Is “Hoag’s Object” an “engineered” galaxy?

Posted by in category: alien life

The question asked in the title of this post is one I have been pondering for the most part of a decade now, ever since I saw the image, shown in Figure 1, of the galaxy PGC54559 (popularly known as Hoag’s Object) in 2010, following several months of thinking about what Kardashev Type III civilisations might look like.

I had seen it before, of course, as it is one of the most striking of the many superlatively beautiful and photogenic images that the Hubble Space Telescope has made available to humanity as part of its astounding legacy. But when I saw it again on NASA’s Astronomy Picture of the Day on that day in late August 2010, I saw it in a quite different context – one prompted by having thought deeply for some months about what galaxy-scale macro-engineering might look like.
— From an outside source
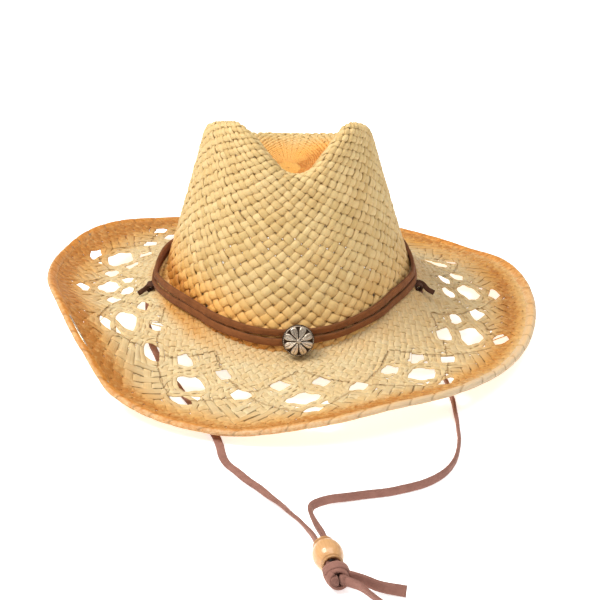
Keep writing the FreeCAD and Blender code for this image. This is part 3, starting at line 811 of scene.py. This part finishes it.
def brim_stain(theta, share, point):
    """Mottled sprayed ring inside the edge. At the right it stands off from the edge."""
    angle = signed(theta)
    away = edge_distance(share)
    right = bump(angle, 80, 75)
    inner = 21.0 + 7.0 * bump(angle, -90, 70) + 7.0 * right + 3.0 * np.sin(np.radians(angle * 5))
    start = smooth(away, inner, inner - 15.0)
    edge = 1 - right * (1 - smooth(away, 6.0, 15.0)) * 0.9
    front = 1 - 0.25 * bump(angle, 25, 45) * (1 - smooth(away, 1.0, 5.0))
    inner = 0.45 * (1 - smooth(share, 0.05, 0.17)) * bump(angle, -66, 55)
    return np.clip(start * edge * front * 0.95 + inner, 0, 1)


def brim_glow(theta, share, point):
    angle = signed(theta)
    away = edge_distance(share)
    left = bump(angle, -95, 80)
    back = bump(angle, 180, 90)
    reach = 30.0 + 16.0 * left + 10.0 * bump(angle, 95, 70) + 12.0 * back
    ring = smooth(away, reach, reach * 0.35)
    right = bump(angle, 80, 75)
    margin = 1 - 0.75 * right * (1 - smooth(away, 2.0, 12.0))
    inner = (1 - smooth(share, 0.08, 0.20)) * (0.2 + 0.9 * bump(angle, -66, 60))
    warmth = 0.07 + 0.20 * right + 0.10 * back
    return np.clip(ring * margin * 0.85 + inner + warmth, 0, 1)


def brim_relief(theta, share):
    return 1.0 - 0.62 * smooth(share, 0.76, 0.90)


BRIM_TOP = 2 * BRIM.turn[-1] / math.radians(BRIM_PITCH)
brim_settings = {
    "top": BRIM_TOP, "over": brim_over, "sway": 0.030, "width": 1.0, "uneven": 0.03,
    "pinch": 0.0, "bulge": 0.42, "lift": 0.34, "tilt": 0.07, "thick": 0.50, "raise": -0.75, "edge_shade": 0.5,
    "stain": brim_stain, "glow": brim_glow, "relief": brim_relief,
    "warp": part_strands, "seams": brim_seams,
}
quarter = BRIM_STRANDS // 2
for family, letter in ((1, "a"), (-1, "b")):
    for part_number in (0, 1):
        numbers = range(part_number * quarter, part_number * quarter + quarter)
        verts, faces, layers = weave(BRIM, family, numbers, BRIM_STRANDS, 6, brim_settings)
        piece = add_mesh(f"brim_weave_{letter}{part_number + 1}", verts, faces, layers, BRIM_STRAW_WITH_PAINTED_LIGHT)
        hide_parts("brim")


# ---------------------------------------------------------------- rolled hem
def hem():
    """Straw wrapped over the edge wire: a roll with a slanted crease at each wrap."""
    rows = 1440
    columns = 14
    angle = np.linspace(0, 360, rows, endpoint=False)
    centre = brim_point(angle, 1.0)
    inside = brim_point(angle, 0.985)
    out = centre - inside
    out[:, 2] = 0
    out /= np.linalg.norm(out, axis=1, keepdims=True)
    run = np.radians(angle) * 175.0
    wraps = 66
    turn = np.linspace(0, 2 * np.pi, columns, endpoint=False)
    phase = (run[:, None] / (2 * np.pi * 175.0) * wraps + 0.16 * np.cos(turn)[None, :]
             + 0.30 * np.sin(run / 31.0)[:, None] + 0.17 * np.sin(run / 12.3)[:, None])
    cell = phase - np.floor(phase)
    crease = np.exp(-(np.minimum(cell, 1 - cell) / 0.035) ** 2)
    wobble = 0.14 * np.sin(run / 9.0)[:, None] * np.sin(turn)[None, :]
    radius = HEM_RADIUS * (0.98 + 0.06 * np.sin(cell * np.pi)) + wobble - 0.42 * crease
    side = radius * np.cos(turn)[None, :]
    up = radius * np.sin(turn)[None, :]
    verts = centre[:, None, :] + out[:, None, :] * side[..., None]
    verts[..., 2] += up
    inwards = inside - centre
    inwards /= np.linalg.norm(inwards, axis=1, keepdims=True)
    lip = 3.2 * smooth(-np.cos(turn), 0.45, 1.0)
    verts += inwards[:, None, :] * lip[None, :, None]
    shade = np.clip(crease * 0.9, 0, 1)
    number = np.floor(phase)
    tint = np.sin(number * 12.7) * 0.5 + 0.35
    right = bump(signed(angle), 50, 80)[:, None] + 0 * side
    upper = smooth(np.sin(turn), 0.1, 0.95)[None, :] * smooth(-np.cos(turn), -0.6, 0.4)[None, :]
    stain = (0.60 + 0.35 * upper) * (1 - right)
    glow = 0.06 + 0.45 * (1 - right) + 0.35 * (1 - right) * upper + 0.2 * upper
    grain = np.stack([run[:, None] + 0 * side, turn[None, :] * 2.0 + 0 * side, number * 1.7], -1)
    layers = {"tint": tint.ravel(), "shade": shade.ravel(), "grain": grain.reshape(-1, 3),
              "stain": stain.ravel(), "glow": glow.ravel(), "seams": np.full((verts.size // 3, 3), 9.0)}
    piece = add_mesh("hem_roll", verts.reshape(-1, 3), ring_faces(rows, columns, True), layers, HEM_STRAW)
    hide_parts("brim_hem")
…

And so, picture it: that idea, coupled with that image, and you can see, I hope, how the question asked in this post’s title would come immediately and insistently to mind (at least, for me!). As I thought about it even more for a few weeks, I even ended up tweeting about it – so strongly had the idea installed itself into my head! –

(see Figure 2).

In fact, there were five tweets in all (first, second, third, fourth:shown here, fifth) which, fortunately, were so far in the distant past of the tweet-stream that when I decided to delete thousands of tweets as a precursor to getting off social media entirely a couple of years ago (well, it worked, for a while…), they were no longer easily accessible, and so survived the bulk-cull. Thus, luckily, they still exist as an historical record of what was at the time an hysterical time of intense SETI-focussed cogitation!